** START DATA SECTION **

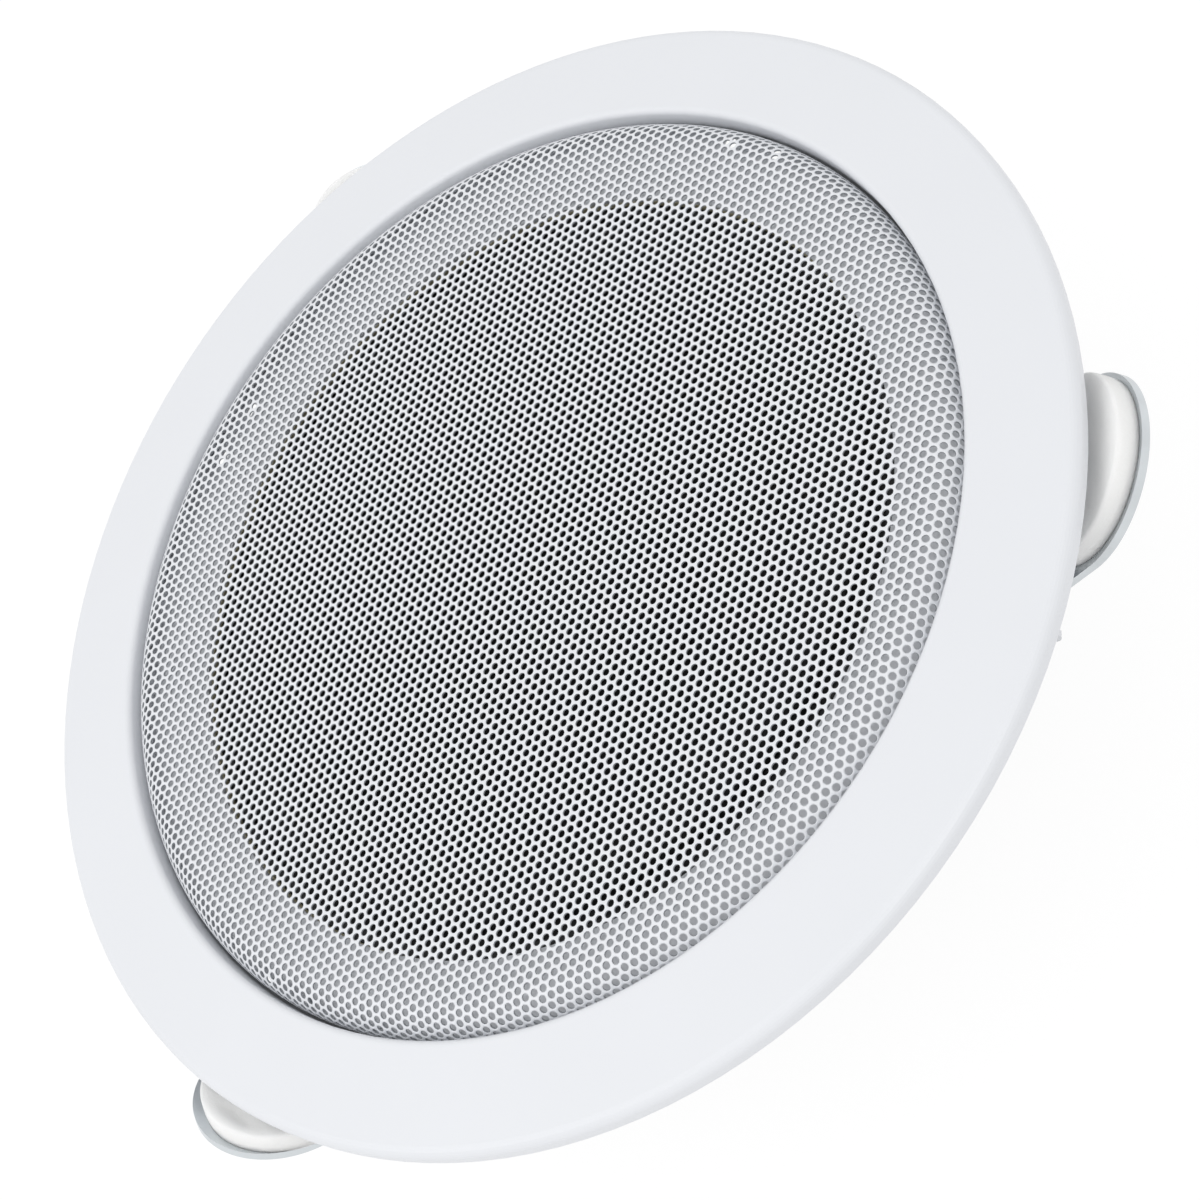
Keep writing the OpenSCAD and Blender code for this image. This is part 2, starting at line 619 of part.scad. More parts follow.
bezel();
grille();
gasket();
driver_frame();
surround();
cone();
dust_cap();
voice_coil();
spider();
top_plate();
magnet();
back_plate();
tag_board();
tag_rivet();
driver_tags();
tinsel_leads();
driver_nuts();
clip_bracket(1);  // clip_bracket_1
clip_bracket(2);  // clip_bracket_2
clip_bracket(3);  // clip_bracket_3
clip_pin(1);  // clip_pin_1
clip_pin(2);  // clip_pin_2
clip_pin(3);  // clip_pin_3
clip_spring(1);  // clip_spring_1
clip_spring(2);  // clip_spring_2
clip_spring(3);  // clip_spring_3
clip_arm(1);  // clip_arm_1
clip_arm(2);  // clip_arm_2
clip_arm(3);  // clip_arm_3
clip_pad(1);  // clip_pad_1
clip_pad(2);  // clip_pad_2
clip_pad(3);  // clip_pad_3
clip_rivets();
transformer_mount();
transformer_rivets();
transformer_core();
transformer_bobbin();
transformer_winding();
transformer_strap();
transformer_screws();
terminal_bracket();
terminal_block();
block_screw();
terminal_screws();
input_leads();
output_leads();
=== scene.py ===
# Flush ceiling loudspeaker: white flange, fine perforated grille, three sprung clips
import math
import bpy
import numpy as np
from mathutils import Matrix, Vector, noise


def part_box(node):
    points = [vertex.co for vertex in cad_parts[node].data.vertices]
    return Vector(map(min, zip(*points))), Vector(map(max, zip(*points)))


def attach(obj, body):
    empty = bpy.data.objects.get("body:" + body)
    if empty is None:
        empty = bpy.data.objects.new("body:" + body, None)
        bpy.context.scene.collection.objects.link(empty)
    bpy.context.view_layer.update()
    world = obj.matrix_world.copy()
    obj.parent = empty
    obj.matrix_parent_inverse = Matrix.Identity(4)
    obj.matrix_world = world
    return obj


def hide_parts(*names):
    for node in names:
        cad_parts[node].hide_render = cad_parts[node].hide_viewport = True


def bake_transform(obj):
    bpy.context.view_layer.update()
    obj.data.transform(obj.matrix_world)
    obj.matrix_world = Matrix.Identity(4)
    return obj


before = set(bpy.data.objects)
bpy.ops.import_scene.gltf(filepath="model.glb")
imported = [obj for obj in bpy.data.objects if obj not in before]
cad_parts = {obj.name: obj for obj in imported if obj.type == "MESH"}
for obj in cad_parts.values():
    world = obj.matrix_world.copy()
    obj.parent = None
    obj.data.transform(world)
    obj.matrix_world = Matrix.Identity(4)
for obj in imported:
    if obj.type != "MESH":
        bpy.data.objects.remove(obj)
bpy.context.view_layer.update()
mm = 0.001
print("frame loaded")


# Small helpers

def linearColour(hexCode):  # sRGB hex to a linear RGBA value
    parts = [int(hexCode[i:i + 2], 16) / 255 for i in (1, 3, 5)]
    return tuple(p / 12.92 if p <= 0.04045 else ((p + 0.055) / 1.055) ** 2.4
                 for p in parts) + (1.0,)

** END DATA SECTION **

> **AIM**
Print the listing above in its entirety, with every line exact.

> **THE ANSWER**
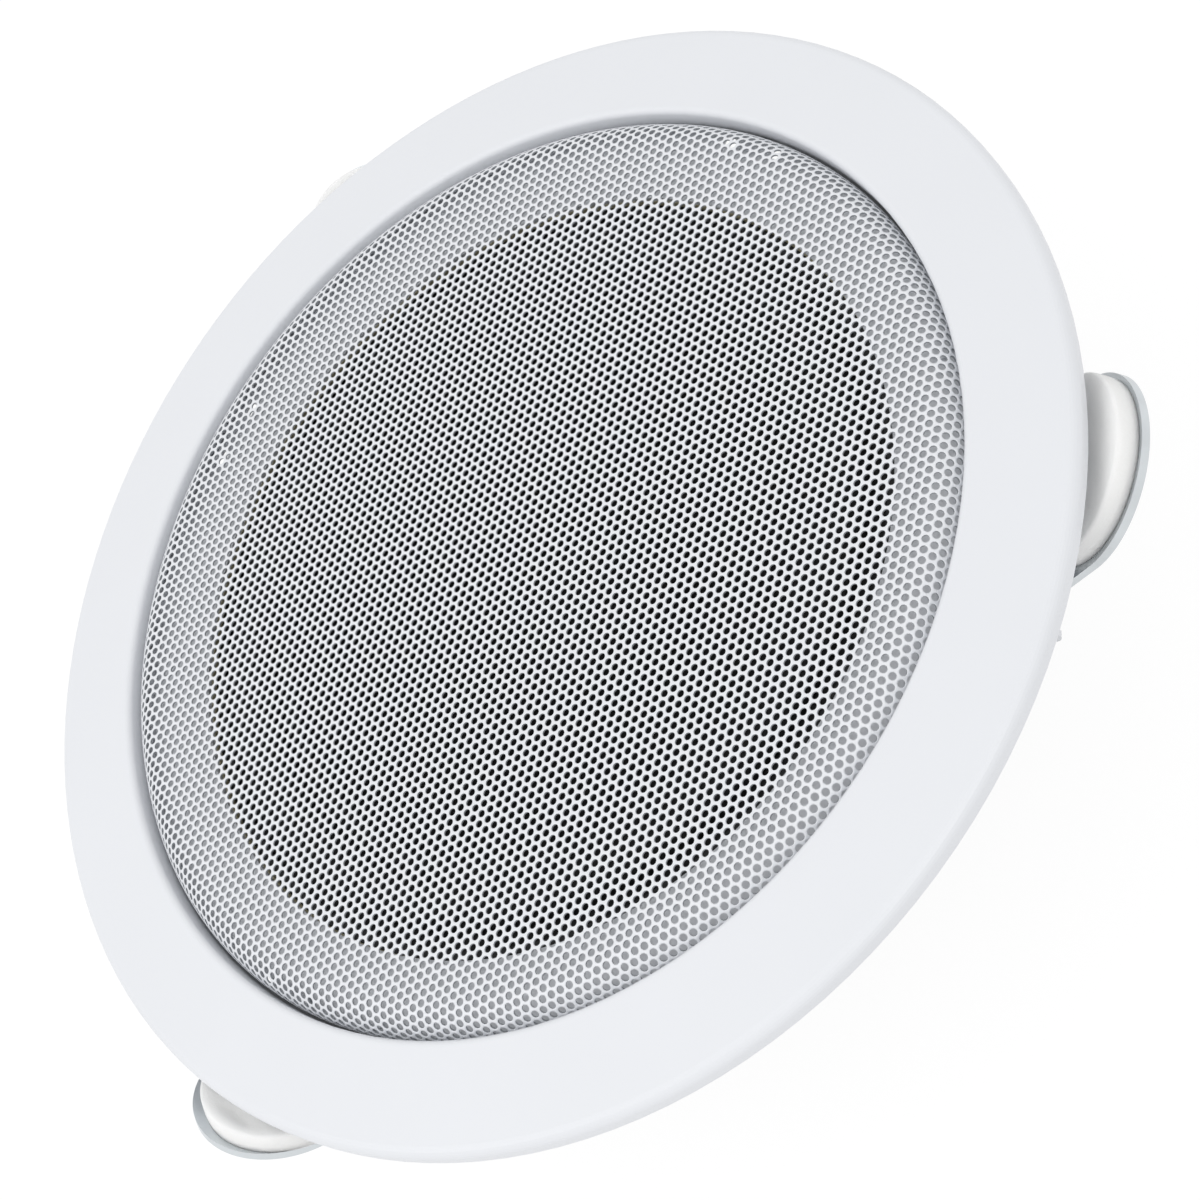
Keep writing the OpenSCAD and Blender code for this image. This is part 2, starting at line 619 of part.scad. More parts follow.
bezel();
grille();
gasket();
driver_frame();
surround();
cone();
dust_cap();
voice_coil();
spider();
top_plate();
magnet();
back_plate();
tag_board();
tag_rivet();
driver_tags();
tinsel_leads();
driver_nuts();
clip_bracket(1);  // clip_bracket_1
clip_bracket(2);  // clip_bracket_2
clip_bracket(3);  // clip_bracket_3
clip_pin(1);  // clip_pin_1
clip_pin(2);  // clip_pin_2
clip_pin(3);  // clip_pin_3
clip_spring(1);  // clip_spring_1
clip_spring(2);  // clip_spring_2
clip_spring(3);  // clip_spring_3
clip_arm(1);  // clip_arm_1
clip_arm(2);  // clip_arm_2
clip_arm(3);  // clip_arm_3
clip_pad(1);  // clip_pad_1
clip_pad(2);  // clip_pad_2
clip_pad(3);  // clip_pad_3
clip_rivets();
transformer_mount();
transformer_rivets();
transformer_core();
transformer_bobbin();
transformer_winding();
transformer_strap();
transformer_screws();
terminal_bracket();
terminal_block();
block_screw();
terminal_screws();
input_leads();
output_leads();
=== scene.py ===
# Flush ceiling loudspeaker: white flange, fine perforated grille, three sprung clips
import math
import bpy
import numpy as np
from mathutils import Matrix, Vector, noise


def part_box(node):
    points = [vertex.co for vertex in cad_parts[node].data.vertices]
    return Vector(map(min, zip(*points))), Vector(map(max, zip(*points)))


def attach(obj, body):
    empty = bpy.data.objects.get("body:" + body)
    if empty is None:
        empty = bpy.data.objects.new("body:" + body, None)
        bpy.context.scene.collection.objects.link(empty)
    bpy.context.view_layer.update()
    world = obj.matrix_world.copy()
    obj.parent = empty
    obj.matrix_parent_inverse = Matrix.Identity(4)
    obj.matrix_world = world
    return obj


def hide_parts(*names):
    for node in names:
        cad_parts[node].hide_render = cad_parts[node].hide_viewport = True


def bake_transform(obj):
    bpy.context.view_layer.update()
    obj.data.transform(obj.matrix_world)
    obj.matrix_world = Matrix.Identity(4)
    return obj


before = set(bpy.data.objects)
bpy.ops.import_scene.gltf(filepath="model.glb")
imported = [obj for obj in bpy.data.objects if obj not in before]
cad_parts = {obj.name: obj for obj in imported if obj.type == "MESH"}
for obj in cad_parts.values():
    world = obj.matrix_world.copy()
    obj.parent = None
    obj.data.transform(world)
    obj.matrix_world = Matrix.Identity(4)
for obj in imported:
    if obj.type != "MESH":
        bpy.data.objects.remove(obj)
bpy.context.view_layer.update()
mm = 0.001
print("frame loaded")


# Small helpers

def linearColour(hexCode):  # sRGB hex to a linear RGBA value
    parts = [int(hexCode[i:i + 2], 16) / 255 for i in (1, 3, 5)]
    return tuple(p / 12.92 if p <= 0.04045 else ((p + 0.055) / 1.055) ** 2.4
                 for p in parts) + (1.0,)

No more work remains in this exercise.